Cette synergie négative transforme un mécanisme potentiellement bénéfique en un puissant accélérateur des émissions de gaz à effet de serre. La découverte souligne la complexité des réponses des écosystèmes au changement climatique et la nécessité de ne pas généraliser les conclusions d'un type d'environnement à un autre.
Un appel à protéger ces écosystèmes
Face à ces résultats, les chercheurs lancent un avertissement sur les impacts potentiellement graves du réchauffement climatique et appellent à accorder une plus grande attention aux tourbières, malgré leur faible superficie mondiale.

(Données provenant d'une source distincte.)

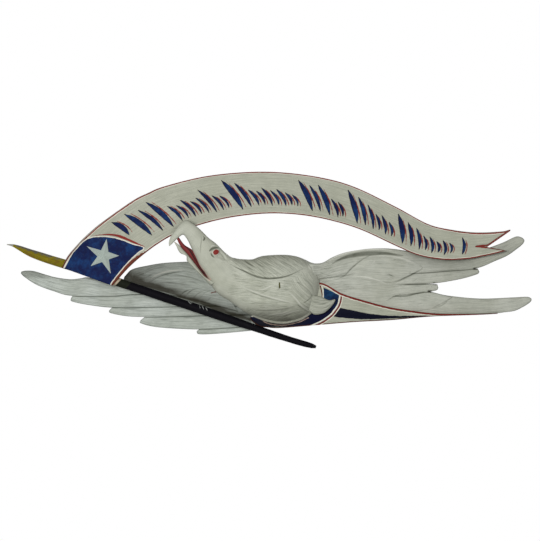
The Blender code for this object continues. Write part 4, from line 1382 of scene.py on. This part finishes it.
class EAGLE_OT_body(bpy.types.Operator):
    """Carve and paint the body, the head with its open beak and the thigh's tuft"""

    bl_idname = "eagle.body"
    bl_label = "Body"

    def execute(self, context):
        paint = colours()
        layers = (
            # pale lines along the lips, painted highlight
            ("lip_highlight", -1.0, 1.3, (0.52, 0.40, 0.35)),
            # a pale line along the belly's lower edge, painted highlight
            ("rim", -1.0, 1.5, (0.50, 0.49, 0.42)),
            ("check", -1.0, 1.5, (0.13, 0.125, 0.045)),
            ("eye", -1.0, EYE[2] + 0.9, (0.47, 0.46, 0.40)),
            ("eye", -1.0, EYE[2] - 0.4, paint.red),
        )
        body = painted("body_paint", paint.warm_white, layers)
        rows = sizes().body_rows
        carved_form("body_and_head", BODY_RIBS, rows, 200, body, body_relief, 300)
        carved_form("lower_beak", JAW_RIBS, rows // 3, 72, body, None, 310, 0.4)
        # painted shade in the mouth's crease, on the tongue
        crease_shade = ("crease_shade", -9.0, 0.2, (0.035, 0.010, 0.010))
        tongue = painted("tongue_paint", (0.155, 0.021, 0.022), (crease_shade,), age=0.6)
        carved_form("tongue", TONGUE_RIBS, rows // 3, 48, tongue, None, 320, 0.2)
        thigh_tuft(body)
        return {"FINISHED"}


class EAGLE_OT_pennant(bpy.types.Operator):
    """Cut and paint the pennant and its star"""

    bl_idname = "eagle.pennant"
    bl_label = "Pennant"

    def execute(self, context):
        paint = colours()
        black = (0.010, 0.009, 0.014)
        layers = (
            ("lines", -9.0, 0.0, (0.36, 0.35, 0.31)),
            ("lines", 0.0, 2.9, paint.red),
            ("hoist_lines", 0.0, 3.2, (0.13, 0.022, 0.018)),
            ("lines", 2.9, 4.3, paint.line_white),
            ("hoist_lines", 3.2, 5.4, paint.line_white),
            ("vee", 0.0, 2.0, DARK_RED),
            ("vee", 0.0, 1.3, paint.red),
            ("inner_border", -99.0, 0.0, (0.13, 0.030, 0.018)),
            ("canton", -99.0, 2.2, paint.line_white),
            ("band", -99.0, 0.0, paint.red),
            ("canton", -99.0, 0.0, navies()),
            ("shade", -99.0, 0.0, paint.red),
            ("leaf", -99.0, 0.5, black),
            ("leaf", -99.0, -0.6, navies()),
        )
        pennant(painted("banner_paint", paint.banner, layers, age=0.6, shine=0.05))
        star(painted("star_paint", (0.49, 0.56, 0.52), age=0.4))
        return {"FINISHED"}


class EAGLE_OT_shield(bpy.types.Operator):
    """Cut and paint the striped shield"""

    bl_idname = "eagle.shield"
    bl_label = "Shield"

    def execute(self, context):
        paint = colours()
        layers = (
            ("wedge", -99.0, 0.6, (0.0036, 0.0042, 0.013)),
            ("chief", -99.0, 0.0, ((0.004, 0.012, 0.046), (0.007, 0.045, 0.115))),
            ("chief_low", -99.0, 0.0, (0.0028, 0.0042, 0.022)),
            ("bottom", 0.0, 2.2, DARK_RED),
            ("chief_right", -2.0, 1.4, paint.line_white),
            ("chief_right", 1.4, 2.2, paint.navy),
            ("chief_right", 2.2, 5.6, DARK_RED),
            ("chief_right", 2.6, 4.0, paint.red),
            ("chief_right", 5.6, 7.4, paint.line_white),
            ("left_border", 0.0, 1.5, DARK_RED),
            ("chief_left", 0.0, 1.2, paint.line_white),
            ("under", 0.0, 1.0, (0.45, 0.33, 0.28)),
            ("top", 4.4, 6.4, paint.line_white),
            ("top", -1.0, 4.4, DARK_RED),
            ("top", 0.5, 3.6, paint.red),
        )
        shield(painted("shield_paint", paint.banner, layers, age=0.7, shine=0.05))
        return {"FINISHED"}


class EAGLE_OT_flagstaff(bpy.types.Operator):
    """Turn and paint the staff and gild its spear point"""

    bl_idname = "eagle.flagstaff"
    bl_label = "Flagstaff"

    def execute(self, context):
        paint = colours()
        layers = (
            ("patch", -9.0, 22.0, (0.010, 0.012, 0.007)),
            ("patch", -11.0, 0.0, (0.40, 0.33, 0.24)),
            ("scratch", 0.0, 0.7, (0.30, 0.31, 0.30)),
        )
        staff(painted("staff_paint", paint.black, layers, age=0.3, shine=0.06))
        layers = (
            ("mottle", 0.36, 9.0, (0.25, 0.16, 0.010)),
            # painted shade on the spear's upper side
            ("upper", 0.22, 2.0, (0.17, 0.155, 0.12)),
            # painted highlight on the spear's tip
            ("tip", -1.0, 13.0, (0.44, 0.43, 0.38)),
        )
        spear(painted("spear_gilding", paint.gilt, layers, age=1.0, shine=0.2))
        return {"FINISHED"}


class EAGLE_OT_stage(bpy.types.Operator):
    """Set the floor, the soft lights and the camera straight in front of the carving"""

    bl_idname = "eagle.stage"
    bl_label = "Stage"

    def execute(self, context):
        scene = context.scene
        floor()
        soft_light("key_light", (-1.2, -3.4, 0.4), 1.0, 90.0)
        soft_light("fill_light", (1.2, -3.2, 0.6), 1.4, 26.0)
        soft_light("back_light", (0.5, 3.2, 0.9), 2.0, 36.0)
        scene.world = scene.world or bpy.data.worlds.new("World")
        scene.world.use_nodes = True
        pale_surroundings(scene.world.node_tree)
        scene.view_settings.view_transform = "Standard"
        picture_width = PICTURE_PIXELS * PIXEL * MM
        lens = bpy.data.cameras.new("camera")
        lens.sensor_fit = "HORIZONTAL"
        lens.sensor_width = 36.0
        lens.lens = 36.0 * CAMERA_DISTANCE / picture_width
        lens.clip_end = 100.0
        camera = bpy.data.objects.new("camera", lens)
        camera.location = (0.0, -CAMERA_DISTANCE - SCALE_DEPTH, CAMERA_UP * PIXEL * MM)
        camera.rotation_euler = (math.radians(90), 0, 0)
        scene.collection.objects.link(camera)
        scene.camera = camera
        return {"FINISHED"}


def floor():
    """A pale round floor far below the eagle."""
    bm = bmesh.new()
    bmesh.ops.create_circle(bm, segments=96, radius=1400, cap_ends=True)
    bmesh.ops.translate(bm, verts=bm.verts, vec=(0, 0, -820))
    pale = bpy.data.materials.new("floor")
    pale.use_nodes = True
    pale.node_tree.nodes["Principled BSDF"].inputs["Base Color"].default_value = (0.8, 0.8, 0.8, 1)
    pale.node_tree.nodes["Principled BSDF"].inputs["Roughness"].default_value = 0.9
    finished(bm, "floor", [pale])


def soft_light(name, place, size, power):
    """A square lamp at this place that faces the eagle."""
    light = bpy.data.lights.new(name, "AREA")
    light.size = size
    light.energy = power
    made = bpy.data.objects.new(name, light)
    made.location = place
    made.rotation_euler = (-Vector(place)).to_track_quat("-Z", "Y").to_euler()
    bpy.context.scene.collection.objects.link(made)


def pale_surroundings(tree):
    """White where it is seen, and a softer light on the carving."""
    tree.nodes.clear()
    nodes = Nodes(tree)
    seen = nodes.put("ShaderNodeLightPath").outputs["Is Camera Ray"]
    strength = nodes.math("MULTIPLY_ADD", seen, 0.70, 0.30)
    shown = nodes.put("ShaderNodeBackground", {"Color": (1, 1, 1, 1), "Strength": strength})
    nodes.put("ShaderNodeOutputWorld", {"Surface": shown.outputs[0]})


class EAGLE_PT_panel(bpy.types.Panel):
    """The carving's pieces and settings"""

    bl_label = "Pilot House Eagle"
    bl_idname = "EAGLE_PT_panel"
    bl_space_type = "VIEW_3D"
    bl_region_type = "UI"
    bl_category = "Eagle"

    def draw(self, context):
        for group in (context.scene.eagle_sizes, context.scene.eagle_colours):
            for name in group.__annotations__:
                self.layout.prop(group, name)
        for operator in OPERATORS:
            self.layout.operator(operator.bl_idname)


OPERATORS = (
    EAGLE_OT_wings,
    EAGLE_OT_body,
    EAGLE_OT_pennant,
    EAGLE_OT_shield,
    EAGLE_OT_flagstaff,
    EAGLE_OT_stage,
)
CLASSES = (EagleSizes, EagleColours, *OPERATORS, EAGLE_PT_panel)


def register():
    for made in CLASSES:
        bpy.utils.register_class(made)
    bpy.types.Scene.eagle_sizes = PointerProperty(type=EagleSizes)
    bpy.types.Scene.eagle_colours = PointerProperty(type=EagleColours)


def unregister():
    del bpy.types.Scene.eagle_sizes
    del bpy.types.Scene.eagle_colours
    for made in reversed(CLASSES):
        bpy.utils.unregister_class(made)


def main():
    """Builds every piece and the stage."""
    register()
    bpy.ops.eagle.wings()
    bpy.ops.eagle.body()
    bpy.ops.eagle.pennant()
    bpy.ops.eagle.shield()
    bpy.ops.eagle.flagstaff()
    bpy.ops.eagle.stage()


if __name__ == "__main__":
    main()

« C'est un réservoir de carbone énorme par rapport à n'importe quel autre écosystème », insiste Yiqi Luo. « Nous devons trouver un moyen d'atténuer le changement climatique et d'infléchir la courbe du réchauffement. »
La protection et la restauration des tourbières deviennent ainsi des priorités stratégiques dans la lutte contre le changement climatique. Ignorer leur vulnérabilité pourrait non seulement compromettre les efforts de réduction des émissions, mais aussi déclencher une boucle de rétroaction dangereuse, où le réchauffement entraîne la libération de plus de carbone, ce qui accélère encore le réchauffement.
La recherche continue sur le site SPRUCE pour mieux intégrer ces données dans les modèles climatiques et comprendre comment les tourbières réagiront aux changements environnementaux à long terme. Ces efforts sont cruciaux pour élaborer des politiques climatiques efficaces et préserver ces alliés naturels indispensables.